In this lab, you will learn how to convert addresses into their equivalent latitude and longitude values. Also, you will use the Foursquare API to explore neighborhoods in Toronto City. You will use the **explore** function to get the most common venue categories in each neighborhood, and then use this feature to group the neighborhoods into clusters. You will use the *k*-means clustering algorithm to complete this task.

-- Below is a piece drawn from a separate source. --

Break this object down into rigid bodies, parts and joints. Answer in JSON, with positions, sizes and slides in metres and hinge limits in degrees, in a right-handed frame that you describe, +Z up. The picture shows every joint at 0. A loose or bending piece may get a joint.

Finally, you will use the Folium library to visualize the neighborhoods in Toronto City and their emerging clusters.

## Table of Contents

<div class="alert alert-block alert-info" style="margin-top: 20px">

<font size = 3>

1. <a href="#item1">Part 1: Scrape Data from Wikipedia</a>

2. <a href="#item2">Explore Neighborhoods in Toronto City</a>

</font>
</div>

Before we get the data and start exploring it, let's download all the dependencies that we will need.

In [174]:
import numpy as np # library to handle data in a vectorized manner

import pandas as pd # library for data analsysis
pd.set_option('display.max_columns', None)
pd.set_option('display.max_rows', None)

import json # library to handle JSON files

#!conda install -c conda-forge geopy --yes # uncomment this line if you haven't completed the Foursquare API lab
from geopy.geocoders import Nominatim # convert an address into latitude and longitude values

import requests # library to handle requests

#!conda install -c anaconda beautifulsoup4
from bs4 import BeautifulSoup

print('Libraries imported.')


Libraries imported.


## Part 1 - Scrap data from Wikipedia and Explore Dataset

In [175]:
# request and get HTML
import requests
url = "https://en.wikipedia.org/wiki/List_of_postal_codes_of_Canada:_M"
response = requests.get(url)
response.text[:100] # Access the HTML with the text property

'<!DOCTYPE html>\n<html class="client-nojs" lang="en" dir="ltr">\n<head>\n<meta charset="UTF-8"/>\n<title'

In [176]:
#warp html into BeautifulSoup object
soup = BeautifulSoup(response.text)

In [177]:
#Extract table from HTML
htmltable = soup.find('table', { 'class' : 'wikitable sortable' })


In [180]:
#extract HTML rows <tr>
def tableDataText(table):       
    rows = []
    trs = table.find_all('tr')
    headerow = [td.get_text(strip=True) for td in trs[0].find_all('th')] # header row
    if headerow: # if there is a header row include first
        rows.append(headerow)
        trs = trs[1:]
    for tr in trs: # for every table row
        rows.append([td.get_text(strip=True) for td in tr.find_all('td')]) # data row
    return rows

list_table = tableDataText(htmltable)
print('Sample from extracted rows')
list_table[:2]

Sample from extracted rows


[['Postcode', 'Borough', 'Neighbourhood'],
 ['M1A', 'Not assigned', 'Not assigned']]

In [181]:
#from HTML tabel to pandas
df_table = pd.DataFrame(list_table[1:], columns=list_table[0])
df_table.head()

Unnamed: 0,Postcode,Borough,Neighbourhood
0,M1A,Not assigned,Not assigned
1,M2A,Not assigned,Not assigned
2,M3A,North York,Parkwoods
3,M4A,North York,Victoria Village
4,M5A,Downtown Toronto,Harbourfront


In [182]:
print('Data shape:',  df_table.shape)

Data shape: (287, 3)


### - Cleaning Data

In [184]:
# remove Borough ='Not assigned'
df_table= df_table[df_table.Borough != 'Not assigned']
print('Data shape after remove Not assigned Borough:',  df_table.shape)
df_table.head()

Data shape after remove Not assigned Borough: (210, 3)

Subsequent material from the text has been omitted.